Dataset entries
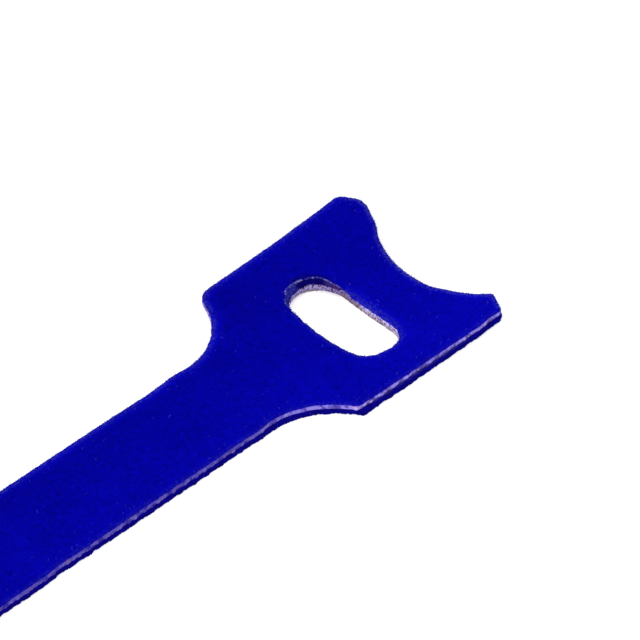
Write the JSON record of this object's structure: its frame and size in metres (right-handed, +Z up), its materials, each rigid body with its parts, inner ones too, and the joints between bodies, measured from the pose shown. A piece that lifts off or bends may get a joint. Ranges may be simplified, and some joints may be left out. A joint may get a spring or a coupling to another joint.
{
  "type": "hook and loop cable tie",
  "caption": "Flat hook and loop cable tie: a narrow strap widens into a head with a cross slot for its own tail and a hollow front end between ears.",
  "frame": {"origin": "under the middle of the tie's bounding box, on the surface that the tie lies on", "axes": "+X along the strap towards the head, +Y across to the head's left side, +Z up out of the loop face"},
  "size_m": [0.15, 0.0268, 0.0018],
  "materials": {
    "loop_fabric": "brushed loop pile, royal blue, pale at the cut edges",
    "hook_tape": "moulded nylon, dark navy, satin"
  },
  "bodies": {
    "root": {"loop_fabric": "loop_fabric", "hook_tape": "hook_tape"}
  },
  "joints": []
}
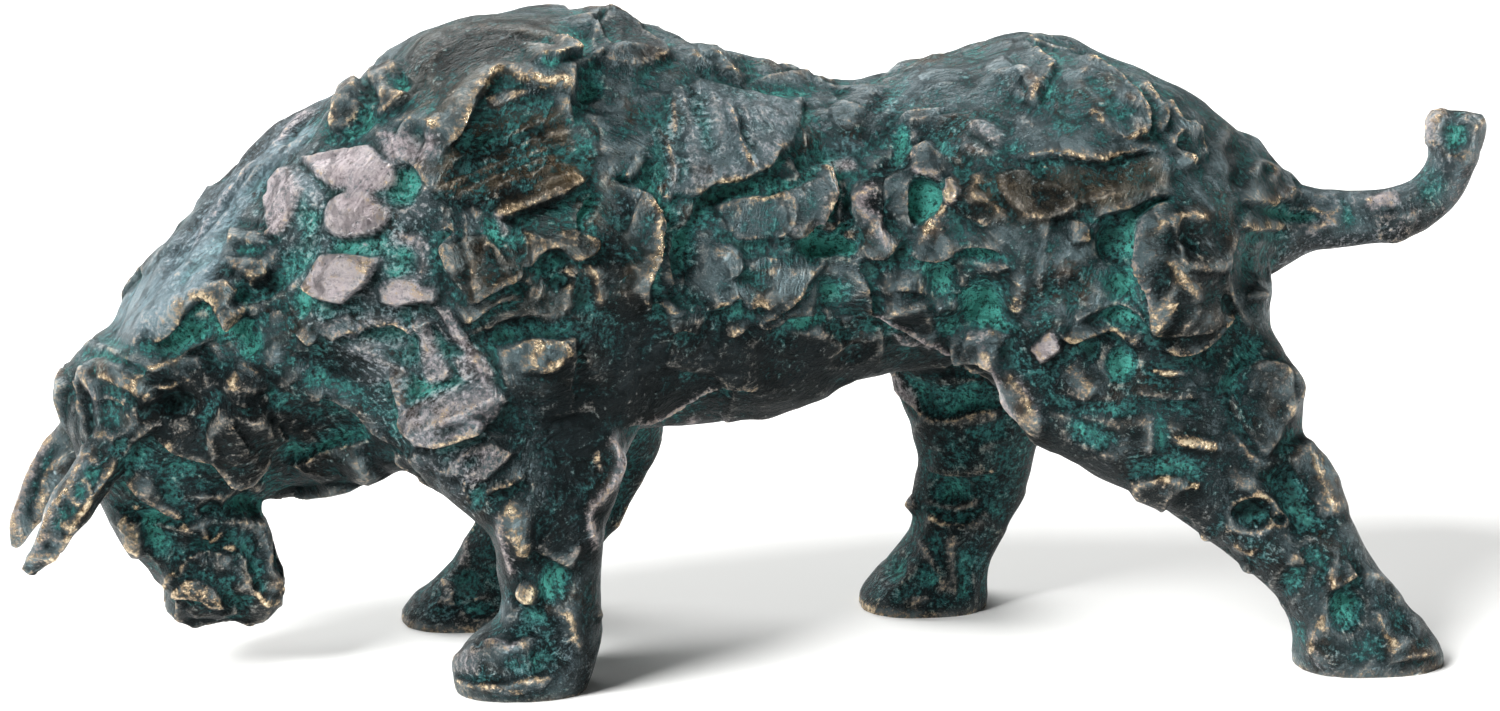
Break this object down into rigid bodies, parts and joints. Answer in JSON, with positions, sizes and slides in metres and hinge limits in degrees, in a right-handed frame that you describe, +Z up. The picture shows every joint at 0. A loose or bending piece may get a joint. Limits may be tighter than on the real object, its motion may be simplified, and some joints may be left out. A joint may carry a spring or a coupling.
{
  "type": "bull sculpture",
  "caption": "Cast bronze bull sculpture, walking with lowered head, long forward horns and a raised tail; rough slab-built surface with a green patina.",
  "frame": {"origin": "under the centre of the bull's box, on the plane of its four soles", "axes": "+X from the head to the tail, so the bull faces -X; -Y is its left side; +Z up"},
  "size_m": [0.302, 0.084, 0.132],
  "materials": {
    "patinated_bronze": null
  },
  "bodies": {
    "root": {"bull": "patinated_bronze"}
  },
  "joints": []
}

**Do this**: Repeat all of the records above exactly as they appear.

**Exercise solution**:
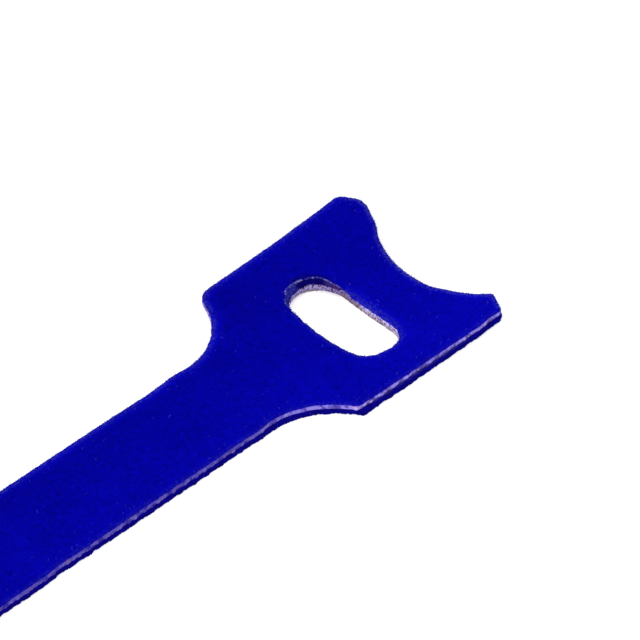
Write the JSON record of this object's structure: its frame and size in metres (right-handed, +Z up), its materials, each rigid body with its parts, inner ones too, and the joints between bodies, measured from the pose shown. A piece that lifts off or bends may get a joint. Ranges may be simplified, and some joints may be left out. A joint may get a spring or a coupling to another joint.
{
  "type": "hook and loop cable tie",
  "caption": "Flat hook and loop cable tie: a narrow strap widens into a head with a cross slot for its own tail and a hollow front end between ears.",
  "frame": {"origin": "under the middle of the tie's bounding box, on the surface that the tie lies on", "axes": "+X along the strap towards the head, +Y across to the head's left side, +Z up out of the loop face"},
  "size_m": [0.15, 0.0268, 0.0018],
  "materials": {
    "loop_fabric": "brushed loop pile, royal blue, pale at the cut edges",
    "hook_tape": "moulded nylon, dark navy, satin"
  },
  "bodies": {
    "root": {"loop_fabric": "loop_fabric", "hook_tape": "hook_tape"}
  },
  "joints": []
}
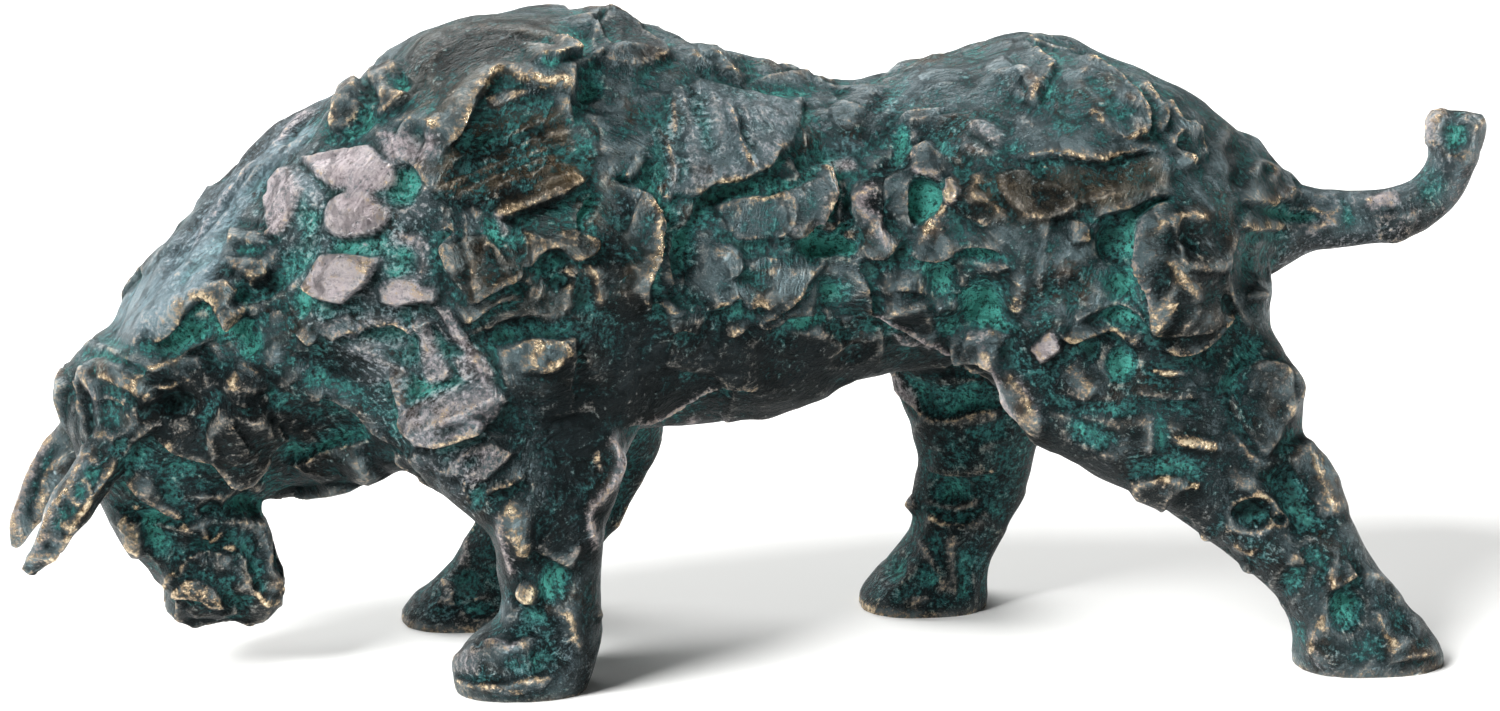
Break this object down into rigid bodies, parts and joints. Answer in JSON, with positions, sizes and slides in metres and hinge limits in degrees, in a right-handed frame that you describe, +Z up. The picture shows every joint at 0. A loose or bending piece may get a joint. Limits may be tighter than on the real object, its motion may be simplified, and some joints may be left out. A joint may carry a spring or a coupling.
{
  "type": "bull sculpture",
  "caption": "Cast bronze bull sculpture, walking with lowered head, long forward horns and a raised tail; rough slab-built surface with a green patina.",
  "frame": {"origin": "under the centre of the bull's box, on the plane of its four soles", "axes": "+X from the head to the tail, so the bull faces -X; -Y is its left side; +Z up"},
  "size_m": [0.302, 0.084, 0.132],
  "materials": {
    "patinated_bronze": null
  },
  "bodies": {
    "root": {"bull": "patinated_bronze"}
  },
  "joints": []
}